Verizon presently has 4 million long-distance subscribers — 1 million of whom are in New York — which makes it the No. 4 U.S. long-distance carrier.

Verizon's other long-distance customers came from GTE Corp., a local carrier that the 1996 law immediately allowed into the long-distance market. Verizon was formed in the merger of GTE and Bell Atlantic Corp.

The FCC's review process for Bell entry applications continues to be contentious. AT&T repeatedly argues that the RBOCs have failed to meet the competitive checklist and have hindered local phone competition by overcharging their wholesale customers for the lease network elements needed to provide service to end users.

AT&T vice president of federal government affairs Len Cali complained that the FCC allowed Verizon to offer long distance in Massachusetts, even though the Bell's wholesale rates are much higher than comparable rates in Texas, Oklahoma and Kansas.

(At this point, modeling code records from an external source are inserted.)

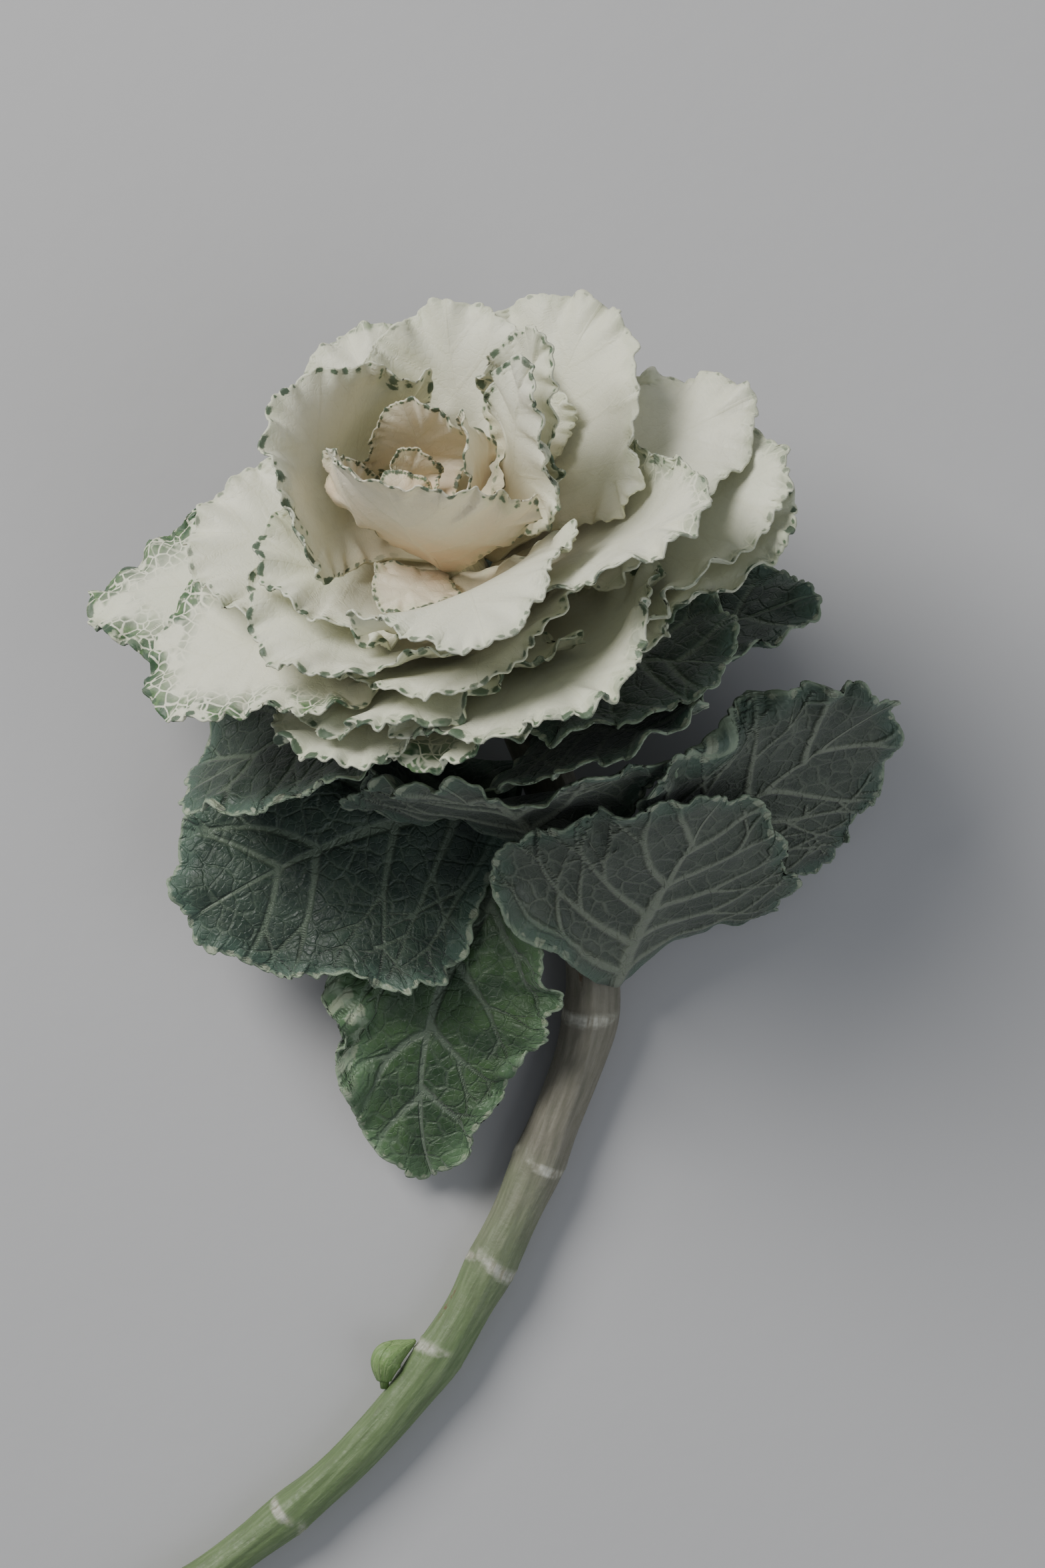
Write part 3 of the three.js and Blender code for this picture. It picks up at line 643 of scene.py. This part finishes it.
def green_leaf(name):
    """A dark green leaf, its upper face partly its own dark green and partly painted shade: pale veins, sunk
    above and raised below, a pale margin, and a greyer under side.
    """
    p = Paint(name)
    main, net, mesh = leaf_veins(p, 1.15)
    fresh, warm = p.part("tone", 0), p.part("tone", 1)
    broad, middle, fine = p.noise(0.05), p.noise(0.16, detail=4.0), p.noise(0.9, detail=5.0)
    under = p.part("place", 2)
    # the upper face's dark greens are partly the leaf's own colour and partly painted shade, darkened for
    # leaves that lie in shade
    above = p.mix(p.step(middle, 0.35, 0.7), (0.017, 0.034, 0.024), (0.034, 0.062, 0.042))
    freshest = p.mix(p.step(middle, 0.3, 0.65), (0.022, 0.055, 0.020), (0.060, 0.125, 0.042))
    above = p.mix(fresh, above, freshest)
    below = p.mix(p.step(middle, 0.35, 0.7), (0.058, 0.074, 0.056), (0.090, 0.110, 0.082))
    below = p.mix(warm, below, (0.085, 0.080, 0.05))
    colour = p.mix(under, above, below)
    colour = p.mix(p.step(fine, 0.4, 0.75, 0.0, 0.3), colour, (0.095, 0.125, 0.085))
    pale_vein = p.mix(under, (0.125, 0.165, 0.115), (0.24, 0.27, 0.20))
    colour = p.mix(p.times(mesh, 0.14), colour, pale_vein)
    colour = p.mix(p.times(net, p.step(broad, 0.35, 0.65, 0.12, 0.4)), colour, pale_vein)
    colour = p.mix(p.times(main, p.step(p.part("place", 1), 0.0, 1.0, 0.9, 0.55)), colour, pale_vein)
    deep = p.part("margin", 0)
    ragged = p.add(deep, p.swing(middle, 8.0))
    band = p.fall(ragged, 0.3, 5.0)
    colour = p.mix(p.times(band, 0.6), colour, p.mix(fresh, (0.095, 0.165, 0.12), (0.14, 0.25, 0.12)))
    rim = p.fall(p.add(deep, p.swing(fine, 0.9)), 0.15, 0.75)
    colour = p.mix(p.times(p.times(rim, p.part("vein", 1)), 0.7), colour, (0.34, 0.42, 0.29))
    spot, _ = tooth_spots(p, 0.1, 0.6, 0.7)
    colour = p.mix(p.times(spot, 0.55), colour, (0.52, 0.56, 0.40))
    rough = p.step(fine, 0.3, 0.7, 0.36, 0.56)
    relief = p.add(p.times(main, 1.0), p.add(p.times(net, 0.45), p.times(mesh, 0.15)))
    relief = p.times(relief, p.add(p.times(under, 1.8), -0.9))
    height = p.add(relief, p.times(fine, 0.35))
    return p.finish(colour, rough, height, 0.4, soft=0.06, tint=(0.5, 0.9, 0.3), sheen=0.15)


def stem_skin():
    """The stem: greyish tan at the head and green below, with whitish leaf scars and a pale cut end."""
    p = Paint("stem_skin")
    along = p.part("place", 0)
    stretched = p.node("VectorMath", inputs={0: p.vector("flat"), 1: (1.0, 0.12, 1.0)}, operation="MULTIPLY")
    streaks, fine = p.noise(1.3, stretched, detail=4.0), p.noise(1.1, detail=5.0)
    broad = p.noise(0.07)
    shift = p.add(along, p.swing(broad, 0.16))
    colour = p.mix(p.step(shift, 0.02, 0.16), (0.66, 0.62, 0.42), (0.20, 0.19, 0.145))
    green_part = p.step(shift, 0.50, 0.68)
    colour = p.mix(green_part, colour, (0.135, 0.20, 0.085))
    colour = p.mix(p.step(streaks, 0.42, 0.68, 0.0, 0.5), colour,
                   p.mix(green_part, (0.29, 0.275, 0.22), (0.24, 0.31, 0.165)))
    colour = p.mix(p.step(streaks, 0.30, 0.46, 0.35, 0.0), colour, (0.12, 0.135, 0.085))
    marks = p.cells(0.22, stretched)
    mark = p.fall(marks, 0.06, 0.14)
    colour = p.mix(p.times(mark, p.step(fine, 0.4, 0.6)), colour, (0.16, 0.10, 0.055))
    scar, rim = p.part("scar", 0), p.part("scar", 1)
    colour = p.mix(p.times(rim, p.step(fine, 0.35, 0.65, 0.15, 0.6)), colour, (0.50, 0.50, 0.41))
    colour = p.mix(p.times(scar, p.step(fine, 0.3, 0.6, 0.5, 0.9)), colour,
                   p.mix(p.step(streaks, 0.35, 0.6), (0.30, 0.28, 0.21), (0.56, 0.56, 0.48)))
    cut, radius = p.part("cut", 0), p.part("cut", 1)
    pith = p.mix(p.step(radius, 0.5, 0.62), (0.70, 0.72, 0.52), (0.52, 0.56, 0.34))
    pith = p.mix(p.step(radius, 0.80, 0.88), pith, (0.22, 0.32, 0.13))
    pith = p.mix(p.step(p.noise(2.4), 0.5, 0.7, 0.0, 0.4), pith, (0.45, 0.36, 0.20))
    colour = p.mix(cut, colour, pith)
    rough = p.step(fine, 0.3, 0.7, 0.38, 0.6)
    height = p.add(p.times(streaks, 0.5), p.add(p.times(fine, 0.35), p.times(mark, -0.5)))
    return p.finish(colour, rough, height, 0.3, soft=0.05, tint=(0.8, 0.9, 0.4))


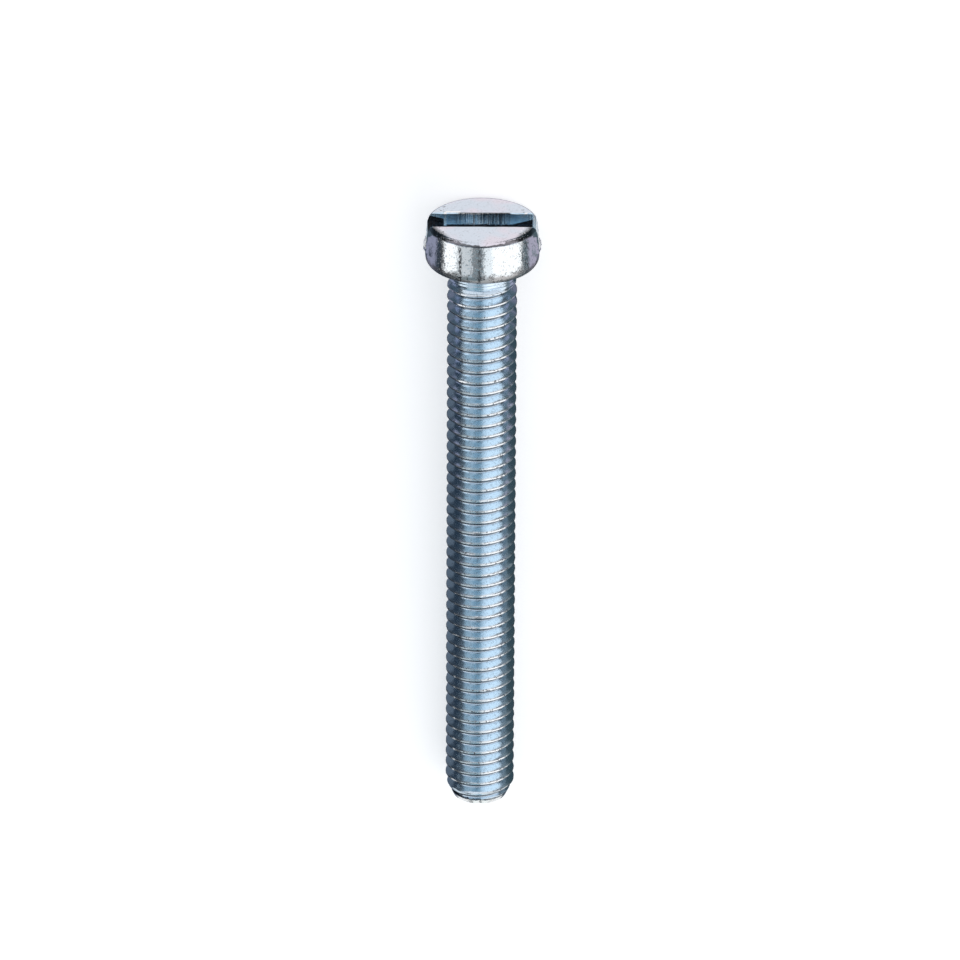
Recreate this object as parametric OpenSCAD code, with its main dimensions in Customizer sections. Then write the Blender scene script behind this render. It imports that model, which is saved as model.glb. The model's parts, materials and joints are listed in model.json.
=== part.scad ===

"The FCC afforded Verizon far too much latitude in approving its application to offer long-distance service in Massachusetts," Cali said in a statement. "Absent reductions in Verizon's wholesale rates, the result will be higher costs and fewer choices for consumers."

In its order, the FCC noted that Verizon's competitors in Massachusetts serve more than 513,000 local phone lines, more than 93,000 unbundled loops, over 238,000 resold business lines and more than 30,000 resold residential lines. Verizon has 4.3 million access lines in the state.

Frustrated with the FCC, the Bells have complained to Congress that the agency has expanded the checklist and failed to provide clear guidance for gaining approval in past decisions that rejected their entry applications.

FLOOD FORECAST

In a statement, Powell said the FCC has been working hard to "provide more detailed guidance" to mitigate concerns that it had been "hiding the ball."

The FCC has 90 days to act on a Bell application, a process that can become hectic when a company files supplemental information as the deadline quickly approaches. Powell told Congress he would like the law changed to allow the agency to grant time extensions, rather than having to reject an application and trigger a new 90-day review period.

Legg Mason Wood Walker Inc. analyst Blair Levin told clients last week to expect a "flood of Bell applications" in the near future, including an SBC application for California.

Should the FCC continue to approve the Bells' applications, Levin added, House Energy and Commerce Committee chairman Rep. Billy Tauzin (R-La.) and Rep. John Dingell (D-Mich.) might see support for Bell-favorable legislation dwindle.

Tauzin and Dingell are expected to reintroduce a bill that would allow the Bells to transmit data long distance without meeting the checklist and provide high-speed Internet access over lines that competitors could not lease or resell.